The point is not that one architecture is superior to the other. The point is that they are different architectures — and analysing one through the lens of the other produces distorted conclusions.
When a conventional portfolio manager evaluates an Islamic index, they see "missing" financials and "excess" technology. When an Islamic investor uses conventional portfolio theory to construct their portfolio, they apply frameworks designed for a universe that includes asset classes and sectors their universe does not contain. Both perspectives are working from the wrong map.
The Infrastructure Gap
This architectural distinctiveness creates a practical problem: the analytical infrastructure built for conventional markets does not fully serve Islamic ones.
Conventional portfolio theory assumes access to investment-grade fixed income as a diversification and risk-management tool. Islamic portfolios have no direct equivalent — the sukuk market, while growing (it surpassed one trillion dollars in outstanding issuance during 2025), does not yet replicate the portfolio role that sovereign and corporate bonds play in conventional allocations.

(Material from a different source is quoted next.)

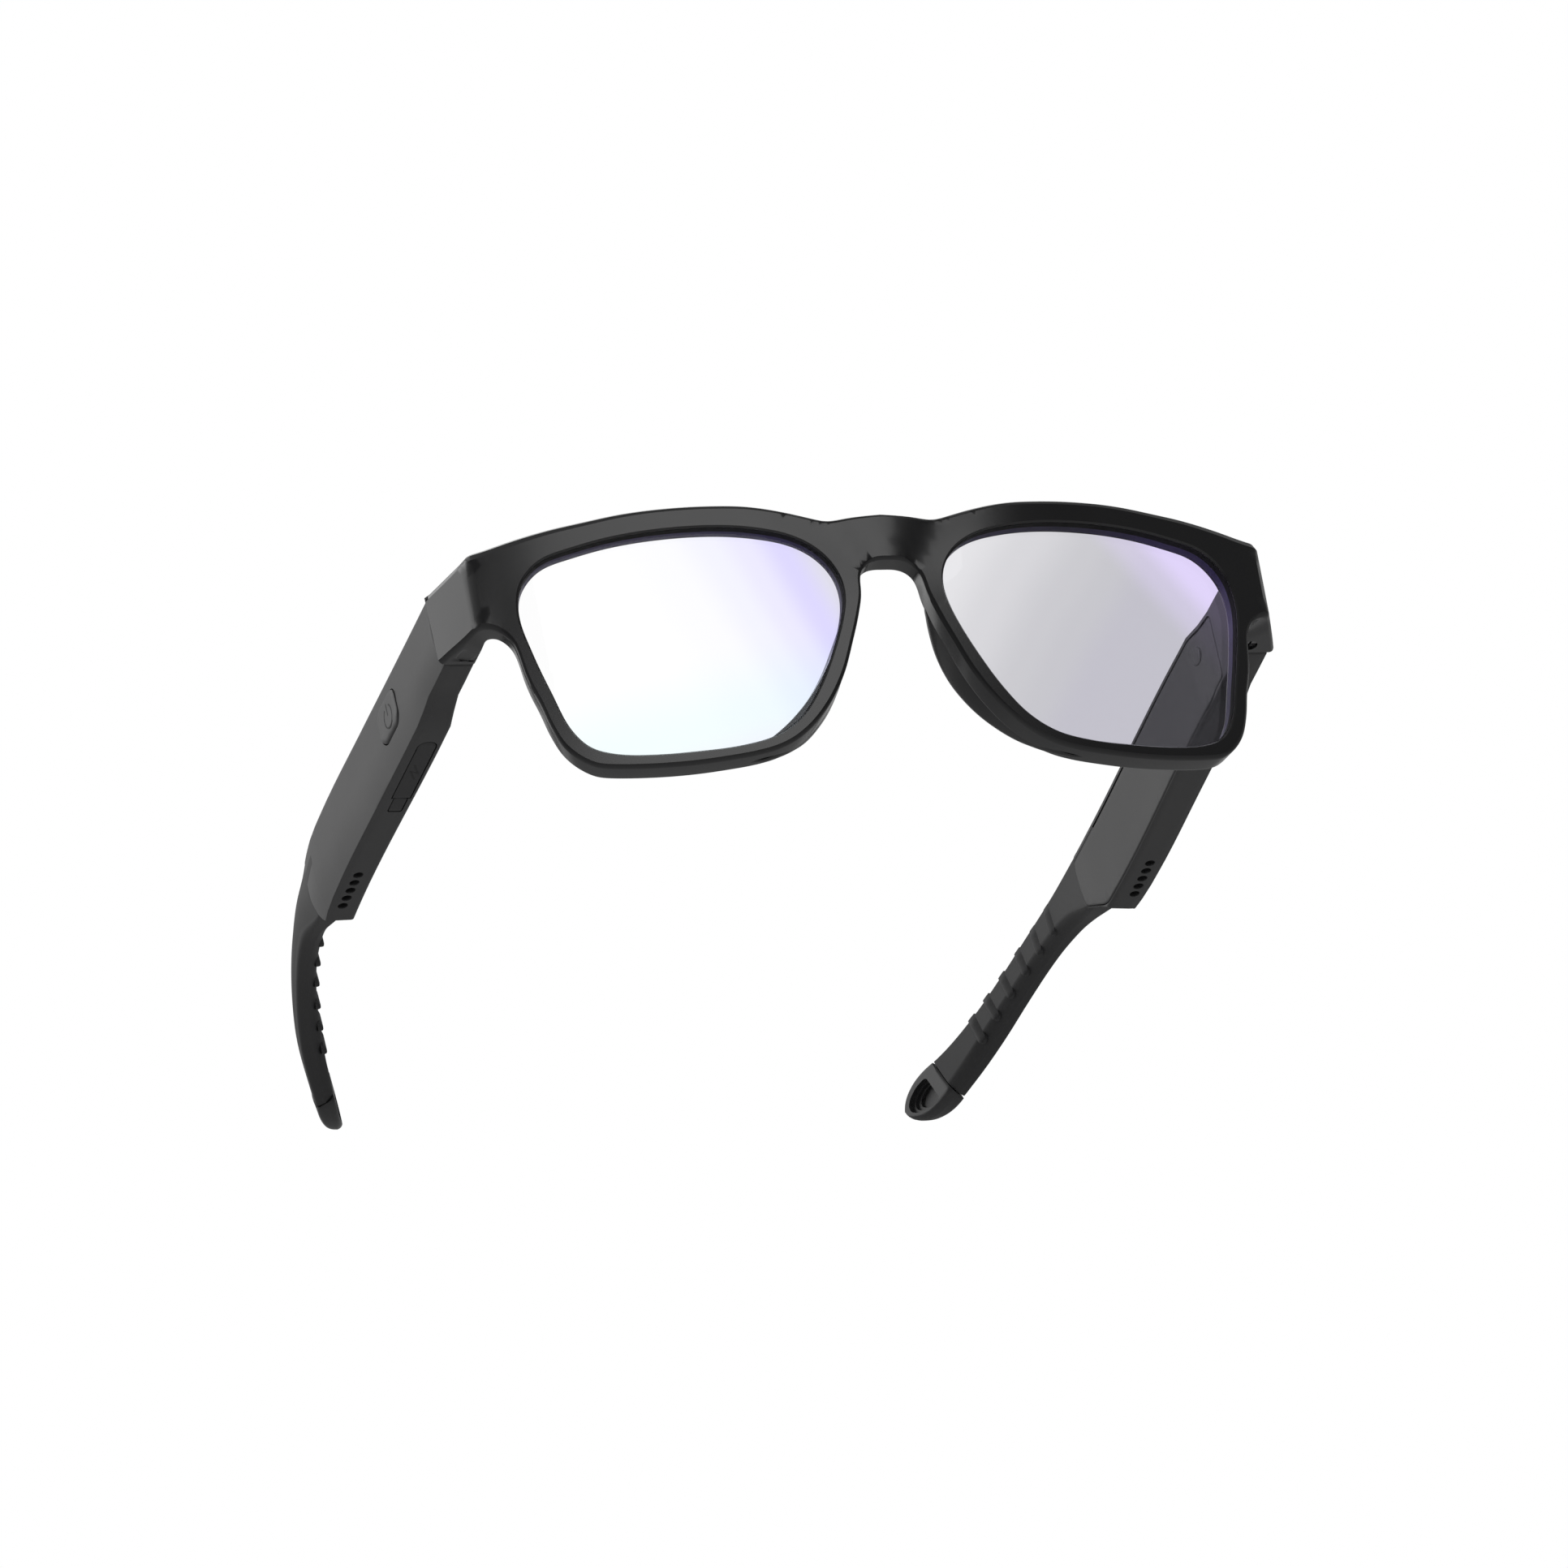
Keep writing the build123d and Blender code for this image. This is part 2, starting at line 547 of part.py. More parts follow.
BUTTON_BACK, FLANGE_TOP = 69.85, 70.45
with BuildPart() as power_button:
    add(button_shape(0, BUTTON_BACK, END_X + 2))
    with BuildSketch(Plane.XZ):
        with BuildLine():
            crown = ThreePointArc((71.8 + BUTTON_PROUD, MODULE_BOTTOM), (END_X - 0.35 + BUTTON_PROUD, -7.0),
                                  (72.1 + BUTTON_PROUD, TEMPLE_TOP))
            Polyline(crown @ 1, (60, TEMPLE_TOP), (60, MODULE_BOTTOM), crown @ 0)
        make_face()
    extrude(amount=FAR, both=True, mode=Mode.INTERSECT)
    add(button_shape(0.9, BUTTON_BACK, FLANGE_TOP))


def flap_outline(margin):
    """Plan of the port flap: square at its tether, round at the other end."""
    width = FLAP_W + 2 * margin
    with BuildSketch(Plane.XY) as plan:
        with Locations((FLAP_X, (FLAP_FRONT + FLAP_BACK) / 2)):
            Rectangle(width, FLAP_BACK - FLAP_FRONT + 2 * margin)
        fillet(plan.vertices().group_by(Axis.Y)[0], 1.4)
    return plan.sketch


with BuildPart() as port_flap:
    with BuildSketch(Plane.XY.offset(MODULE_BOTTOM)):
        add(flap_outline(0))
    extrude(amount=FLAP_T)
    with BuildSketch(Plane.XY.offset(MODULE_BOTTOM + FLAP_T)):
        with Locations((FLAP_X + 0.9, SOCKET_Y)):
            RectangleRounded(1.4, 6.0, 0.3)
    extrude(amount=0.9)

with BuildPart() as flap_tether:
    with BuildSketch(Plane.XY.offset(MODULE_BOTTOM)):
        with Locations((FLAP_X, (TETHER_FRONT + TETHER_BACK) / 2)):
            Rectangle(TETHER_W, TETHER_BACK - TETHER_FRONT)
    extrude(amount=FLAP_T)


def temple_shell(side):
    """The outer casing, open towards the head. Only the right one has button and port openings."""
    with BuildPart() as shell:
        add(casing.part)
        add(cavity.part, mode=Mode.SUBTRACT)
        add(cover_zone.part, mode=Mode.SUBTRACT)
        with BuildSketch(Plane.XY.offset(MODULE_BOTTOM - 1)):
            with Locations((HOLE_X, HOLE_MID_Y)):
                with GridLocations(0, HOLE_PITCH, 1, HOLE_COUNT):
                    Circle(HOLE_R)
        extrude(amount=3, mode=Mode.SUBTRACT)
        with BuildSketch(Plane.YZ.offset(66.7)):
            with Locations((CAP_Y, CAP_Z)):
                Circle(1.7)
                Circle(0.6, mode=Mode.SUBTRACT)
        extrude(amount=4.6)
        with BuildSketch(Plane.YZ.offset(HINGE_X + 0.5)):
            with Locations((LEAF_SCREW_Y, PAD_Z)):
                Rectangle(3.4, 8.4)
        extrude(amount=2.6)
        add(arm_room.part, mode=Mode.SUBTRACT)
        add(temple_leaf_screws.part, mode=Mode.SUBTRACT)
        add(tip_core, mode=Mode.SUBTRACT)
        if side == "right":
            add(button_shape(CLEAR, CAVITY_X - 0.5, END_X + 2), mode=Mode.SUBTRACT)
            with BuildSketch(Plane.XY.offset(MODULE_BOTTOM + WALL / 2)):
                with Locations(((COVER_X + CAVITY_X) / 2, (FLAP_FRONT + TETHER_BACK) / 2)):
                    Rectangle(CAVITY_X - COVER_X, TETHER_BACK - FLAP_FRONT + 3)
            extrude(amount=FLOOR_T - WALL / 2)
            with BuildSketch(Plane.XY.offset(MODULE_BOTTOM - 1)):
                add(flap_outline(0.25))
            extrude(amount=1 + FLAP_T + CLEAR, mode=Mode.SUBTRACT)
            with BuildSketch(Plane.XY.offset(MODULE_BOTTOM - 1)):
                with Locations((FLAP_X, (FLAP_BACK + TETHER_BACK) / 2)):
                    Rectangle(TETHER_W, TETHER_BACK - FLAP_BACK)
            extrude(amount=1 + FLAP_T, mode=Mode.SUBTRACT)
            with BuildSketch(Plane.XY.offset(MODULE_BOTTOM)):
                with Locations((FLAP_X + 0.9, SOCKET_Y)):
                    RectangleRounded(SOCKET_W, SOCKET_L, 0.6)
            extrude(amount=3, mode=Mode.SUBTRACT)
    return shell.part


with BuildPart() as inner_cover:
    add(casing.part)
    add(cover_zone.part, mode=Mode.INTERSECT)
    add(tip_core, mode=Mode.SUBTRACT)
    for hole_r, hole_x in ((CAP_R, 65.75), (1.3, SCREW_SEAT_X), (0.65, FAR)):
        with BuildSketch(Plane.YZ):
            with Locations((CAP_Y, CAP_Z)):
                Circle(hole_r)
        extrude(amount=hole_x, mode=Mode.SUBTRACT)

pair_nodes = {"hinge_front_leaf": hinge_front_leaf.part, "front_leaf_screw": front_leaf_screw.part,
              "hinge_screw": hinge_screw.part, "hinge_temple_leaf": hinge_temple_leaf.part,
              "temple_leaf_screws": temple_leaf_screws.part, "inner_cover": inner_cover.part,
              "case_screw": case_screw.part, "screw_cap": screw_cap.part, "speaker": speaker.part,
              "speaker_mesh": speaker_mesh.part, "tip_core": tip_core, "tip_sleeve": tip_sleeve.part,
              "tip_cap": tip_cap.part}
for side in ("left", "right"):
    for name, part in pair_nodes.items():
        pieces[side + "_" + name] = sided(part, side)
    pieces[side + "_temple_shell"] = sided(temple_shell(side), side)
pieces["left_battery"] = battery(44, 82)
pieces["right_battery"] = sided(battery(69.5, 83.5), "right")
right_only = {"circuit_board": circuit_board, "wireless_module": wireless_module,
              "button_switch": button_switch, "charging_socket": charging_socket,
              "microphone": microphone, "power_button": power_button, "port_flap": port_flap,
              "flap_tether": flap_tether}
for name, built in right_only.items():
    pieces[name] = sided(built.part, "right")

# ---- stand the glasses on a table ----
RIM_REST, TIP_REST = (8.5, -44.1), (160.5, -16.4)      # (y, z) of the two lowest points
rest_angle = math.degrees(math.atan2(TIP_REST[1] - RIM_REST[1], TIP_REST[0] - RIM_REST[0]))
turned = {name: Rot(X=-rest_angle) * part for name, part in pieces.items()}
box = Compound(list(turned.values())).bounding_box()
home = Pos(-box.center().X, -box.center().Y, -box.min.Z)
os.makedirs("parts", exist_ok=True)
for name, part in turned.items():
    placed = home * part
    placed.label = name
    export_step(placed, "parts/" + name + ".step")
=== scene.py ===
import json
import math
import bmesh
import bpy
import numpy as np
from mathutils import Matrix, Vector
from mathutils.geometry import delaunay_2d_cdt


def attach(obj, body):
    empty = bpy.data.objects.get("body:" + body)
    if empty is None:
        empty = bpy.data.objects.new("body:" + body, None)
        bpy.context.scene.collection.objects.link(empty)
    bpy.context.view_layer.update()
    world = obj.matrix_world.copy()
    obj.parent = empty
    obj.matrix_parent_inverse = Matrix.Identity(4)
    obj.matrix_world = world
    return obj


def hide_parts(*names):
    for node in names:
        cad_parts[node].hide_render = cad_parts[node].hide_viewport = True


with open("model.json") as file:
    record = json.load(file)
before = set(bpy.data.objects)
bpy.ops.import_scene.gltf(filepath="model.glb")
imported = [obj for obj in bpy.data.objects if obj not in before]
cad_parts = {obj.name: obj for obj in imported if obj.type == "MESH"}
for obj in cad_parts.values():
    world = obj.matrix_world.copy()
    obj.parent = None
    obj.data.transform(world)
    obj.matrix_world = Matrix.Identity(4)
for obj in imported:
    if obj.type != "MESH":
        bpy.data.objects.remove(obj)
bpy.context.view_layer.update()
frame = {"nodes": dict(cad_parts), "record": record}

# Lengths are millimetres in worn axes: +X to the wearer's left, +Y to the ears, +Z up, origin at the
# middle of the bridge top. place() turns them into the row frame, where the glasses stand on a table.
REST = math.radians(10.328)
HOME = (0.1123, -77.6746, 45.5209)
SIDES = (("left", 1), ("right", -1))


def turned(v):
    """A direction or point of the worn axes in the row frame's axes."""
    v = np.asarray(v, float)
    y = v[..., 1] * math.cos(REST) + v[..., 2] * math.sin(REST)
    z = v[..., 2] * math.cos(REST) - v[..., 1] * math.sin(REST)
    return np.stack([v[..., 0], y, z], -1)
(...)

The risk models and analytical tools built for conventional benchmarks produce misleading readings when applied to Shariah-compliant universes — like using a map of London to navigate Tokyo. The streets exist, but they are arranged differently. Sector analysis frameworks that treat financials as a core allocation become irrelevant when the sector barely exists in the investable universe.
The Islamic capital markets do not lack sophistication. They lack infrastructure designed for their actual architecture. The data tools, the analytical frameworks, the portfolio construction methodologies — these exist in abundance for conventional markets. For Islamic markets, they are sparse, fragmented, or borrowed from a system with different structural properties.
What Follows
This first issue establishes the structural thesis that will anchor Global3I's research agenda. Islamic capital markets are architecturally distinct — and understanding that architecture is the foundation upon which every subsequent analytical decision must rest.
In the issues ahead, we will examine how Shariah screening mechanics create specific, measurable portfolio effects (Issue 2). We will assess whether Islamic finance's structural leverage constraints offer genuine macro resilience during debt crises (Issue 3). We will confront the fixed-income gap directly — what actually replaces bonds in Islamic portfolios, and whether any existing instrument truly fills that role (Issue 4).
Across this series, we are building toward something specific: the Principled Portfolio Framework (PPF) — Global3I's systematic approach to constructing and governing portfolios within the Islamic capital markets architecture. The PPF operates across three layers — Foundation, Construction, and Stewardship — each designed to address the structural realities identified in this issue rather than importing assumptions from a system that does not apply.
The architecture is different. The framework must be too.